Григорий Амелин - Миры и столкновенья Осипа Мандельштама
Как говорил Ролан Барт: “Письмо – это способ мыслить Литературу, а не распространять ее среди читателей”. Это не энтомологическая зарисовка, а поэтологический этюд, посвященный природе слова. Развернутая картина такого поэтического природоведения предстанет потом в “Мухах мучкапской чайной” Пастернака. “ Mot ” постоянно опрокидывает слово на себя. De re равно здесь de dicto . Хлебников говорит именно о слове “муха”. Сама “муха” должна превратиться в “слово”, у которого появятся мордочка и лапки. Вода может быть холодной или горячей, но идея воды – ни холодна и ни горяча. Поэт же должен саму идею, само слово сделать холодным или горячим. В этом и заключается предметность лирики. Слово-муха, “мухослово” – единица речи. Экзистенциальная тоска “мух-мыслей” Анненского преображается в любознательно-детском удивлении “мух-слов” Хлебникова. У позднего Набокова есть небольшое стихотворение, и он знает, о чем пишет:
Вечер дымчат и долог:
я с мольбою стою,
молодой энтомолог,
перед жимолостью.
О, как хочется, чтобы
там, в цветах, вдруг возник,
запуская в них хобот,
райский сумеречник.
Содроганье – и вот он.
Я по ангелу бью,
и уж демон замотан
в сетку дымчатую .
Ловля люциферической бабочки, райского сумеречника, – первообраз творческого акта. Бабочка – слово. Как и Хлебников, Набоков насыщает русскую текстуру франкоязычным звучанием слова – “ mot ”, окрашенным мандельштамовской мольбой, обращенной к Франции: “Я молю, как жалости и милости, Франция, твоей земли и жимолости”. Омри Ронен говорит, что мандельштамовский текст станет понятнее, если его перевести на французский.
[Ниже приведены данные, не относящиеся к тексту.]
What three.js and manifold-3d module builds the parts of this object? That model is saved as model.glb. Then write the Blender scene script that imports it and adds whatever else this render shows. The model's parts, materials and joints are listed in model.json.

Insectio в латыни – “рассказ”, “повествование”. Повествовательность энтомологична. Насекомые здесь – не тема, а сам способ повествования. Не об этом ли “Золотой жук” Эдгара По? “О, если б позыв насекомых / Вливался в наши все мечты!” – восклицал Сологуб. Поэтическое благовествование начинается с насекомого: “В Начале / Плыл Плач Комариный…” (Пастернак; I , 147). Муха Хлебникова связывает письмо и поедание. Мандельштам писал: “Тут вскрывается новая связь – еда и речь. ‹…› Артикуляция еды и речи почти совпадают. Создается странная саранчовая фонетика: Mettendo i denti in nota di cicogna – “Работая зубами на манер челюстей кузнечиков”” (III, 249). Мандельштамовское “тут” одинаково соответствует происходящему и у Данте, и у Хлебникова.
Возможность кентаврических имен, морфологических макаронизмов была задана уже Пушкиным. Он писал в декабре 1836 года В.Ф.Одоевскому: “Зачем мне sot-действовать Детскому журналу? уж и так говорят, что я в детство впадаю. Разве уж не за деньги ли? О, это дело не детское, а дельное” (франц. sot – “глупый”) ( X, 615). Границы языка поэтического не совпадают с границами естественного языка. “Так, – писал Мандельштам, – в поэзии разрушаются грани национального, и стихия одного языка перекликается с другой через головы пространства и времени, ибо все языки ‹…› внутри этой свободы братски родственны и по-домашнему аукаются ” (II, 283). В данном случае граница между своим и иностранным языком – как бы поперек одного слова “родного” языка. Языковые деформации подчинены единой и неумолимой стратегии расщепления, разлома: “…Разлом (Zerbrechen) слова есть подлинный шаг к возврату на путь мышления” . Пушкинское “sot-действие”, “mot-овство” Маяковского и других принадлежат обоим языкам и ни одному из них в частности. Они – специфические факты поэтического языка.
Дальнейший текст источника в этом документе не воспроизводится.